State AGs for hire on environmental activism

My new Cato post looks at a low-profile program in which a nonprofit backed by former New York City Mayor Michael Bloomberg places lawyers in state attorney generals’ offices, paying their keep, on the condition that they pursue environmental causes. We know much about this and other AG entanglements thanks to two reports by Chris Horner of the Competitive Enterprise Institute (CEI) based on public records requests that had been strenuously resisted by the state AGs. (CEI was itself the target of a notorious subpoena engineered by AG offices.) The New York Post also takes a critical view of the program.

3 Comments

  • I’m all for allowing private prosecution if the same access is given to all groups that want to pursue it and are willing to pay the lawyers involved. (I would expect this to work like private prosecution societies in the UK, which still exist.) Other groups that might benefit from such access include CEI itself, ACLU, IJ, Judicial Watch, and many like them.

    I hope that such access will lead to the reexamination, and hopefully the repeal, of all forms of immunity from prosecution, whether given to prosecutors, cops, judges, or legislators.
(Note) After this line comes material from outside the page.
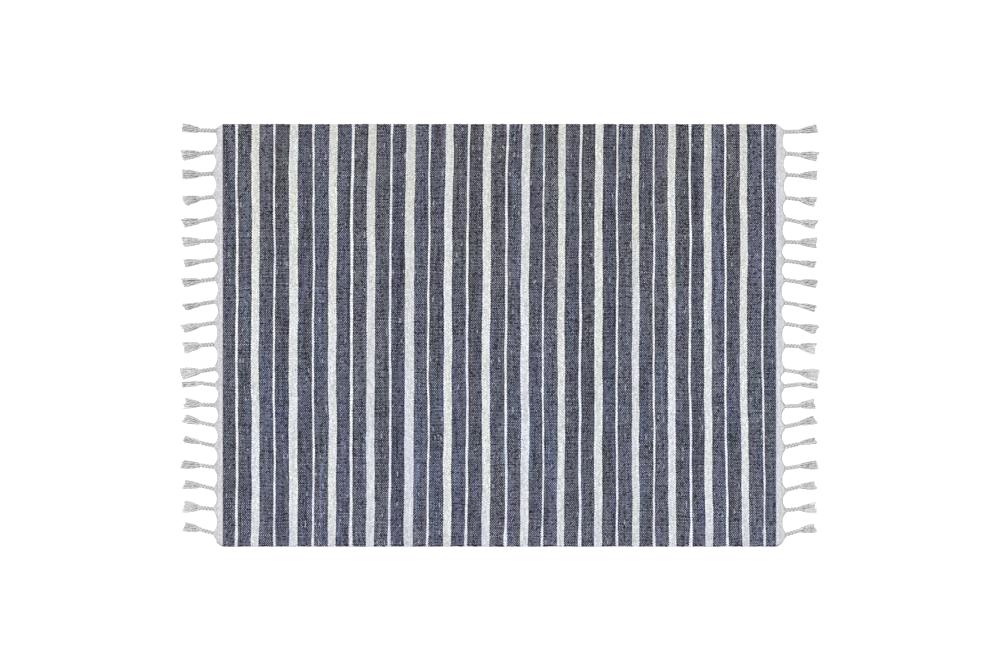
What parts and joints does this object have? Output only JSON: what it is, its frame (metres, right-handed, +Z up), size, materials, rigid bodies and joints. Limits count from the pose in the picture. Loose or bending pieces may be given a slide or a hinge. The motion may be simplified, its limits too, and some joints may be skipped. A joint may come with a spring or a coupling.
{
  "type": "flat-woven striped rug with tassel fringe",
  "caption": "Flat cotton rug with narrow dark and white cross stripes, a plain scalloped band at each short end and a row of plaited tassels with loose ends.",
  "frame": {"origin": "on the floor under the middle of the rug, fringes included", "axes": "+X along the rug's length from one fringe to the other, +Y across it from selvedge to selvedge, +Z up out of the floor"},
  "size_m": [1.806, 1.2001, 0.008],
  "materials": {
    "striped_weave": "matt flat weave in slate blue and off-white stripes",
    "undyed_yarn": "matt undyed cotton yarn"
  },
  "bodies": {
    "root": {"striped_cloth": "striped_weave", "left_fringe": "undyed_yarn", "right_fringe": "undyed_yarn"}
  },
  "joints": []
}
Any law that we’re going to have should apply to everybody and be prosecutable by anyone harmed, even indirectly, by a violation.
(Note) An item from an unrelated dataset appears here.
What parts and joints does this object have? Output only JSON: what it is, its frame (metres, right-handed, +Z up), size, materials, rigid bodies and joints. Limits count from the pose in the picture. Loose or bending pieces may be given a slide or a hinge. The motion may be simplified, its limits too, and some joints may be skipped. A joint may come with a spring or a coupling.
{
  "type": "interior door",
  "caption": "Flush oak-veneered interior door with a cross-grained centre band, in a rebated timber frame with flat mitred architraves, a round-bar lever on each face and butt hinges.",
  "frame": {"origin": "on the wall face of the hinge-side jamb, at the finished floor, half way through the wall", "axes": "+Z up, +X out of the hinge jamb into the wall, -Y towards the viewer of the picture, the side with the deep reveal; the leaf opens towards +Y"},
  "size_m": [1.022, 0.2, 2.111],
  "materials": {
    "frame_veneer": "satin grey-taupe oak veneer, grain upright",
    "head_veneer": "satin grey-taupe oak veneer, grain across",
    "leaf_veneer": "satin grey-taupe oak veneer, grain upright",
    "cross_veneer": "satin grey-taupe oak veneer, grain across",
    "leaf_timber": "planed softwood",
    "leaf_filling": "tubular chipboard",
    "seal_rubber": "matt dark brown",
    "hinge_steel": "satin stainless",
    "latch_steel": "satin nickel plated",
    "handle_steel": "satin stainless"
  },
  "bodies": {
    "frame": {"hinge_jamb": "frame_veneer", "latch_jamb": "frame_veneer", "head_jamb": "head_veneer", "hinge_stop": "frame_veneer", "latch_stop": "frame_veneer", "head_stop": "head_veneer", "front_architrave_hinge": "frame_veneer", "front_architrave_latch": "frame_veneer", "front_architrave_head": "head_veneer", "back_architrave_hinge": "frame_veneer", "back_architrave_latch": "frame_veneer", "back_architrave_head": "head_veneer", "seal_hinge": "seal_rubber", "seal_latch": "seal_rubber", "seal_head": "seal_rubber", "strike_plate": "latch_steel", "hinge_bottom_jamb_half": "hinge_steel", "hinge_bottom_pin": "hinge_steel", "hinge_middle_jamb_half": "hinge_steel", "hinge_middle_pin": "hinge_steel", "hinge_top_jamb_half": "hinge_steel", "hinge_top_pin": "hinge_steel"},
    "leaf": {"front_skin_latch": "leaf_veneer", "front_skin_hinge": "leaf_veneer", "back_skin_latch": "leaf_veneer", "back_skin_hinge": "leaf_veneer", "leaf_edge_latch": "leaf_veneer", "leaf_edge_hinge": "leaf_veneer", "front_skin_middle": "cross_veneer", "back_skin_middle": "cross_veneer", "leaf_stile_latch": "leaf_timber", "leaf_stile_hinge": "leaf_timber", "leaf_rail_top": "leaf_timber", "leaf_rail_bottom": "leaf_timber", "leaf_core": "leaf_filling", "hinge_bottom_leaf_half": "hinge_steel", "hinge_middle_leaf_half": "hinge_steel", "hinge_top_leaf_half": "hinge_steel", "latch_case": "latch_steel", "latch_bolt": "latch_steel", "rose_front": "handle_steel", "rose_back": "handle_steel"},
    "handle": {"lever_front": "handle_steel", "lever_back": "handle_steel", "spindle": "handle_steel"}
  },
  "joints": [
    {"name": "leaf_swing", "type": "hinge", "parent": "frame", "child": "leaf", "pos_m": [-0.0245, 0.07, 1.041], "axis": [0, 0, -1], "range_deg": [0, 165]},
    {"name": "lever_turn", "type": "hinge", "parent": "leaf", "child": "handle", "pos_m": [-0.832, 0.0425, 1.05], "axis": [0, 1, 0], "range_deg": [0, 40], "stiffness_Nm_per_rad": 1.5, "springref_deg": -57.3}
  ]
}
  • Silly me. I thought that the Legislature controlled the budget. If a former NYC Mayor gets to hire and direct the work of states’ AG Office attorneys, cannot all other special interest groups do the same?

    • This is where asset forfeiture comes into play.State Attorney Generals, District Attorneys and Police Departments have a revenue stream coming in that is not controlled by Legislatures and other elected officials. This allows them to pretty much do what they want.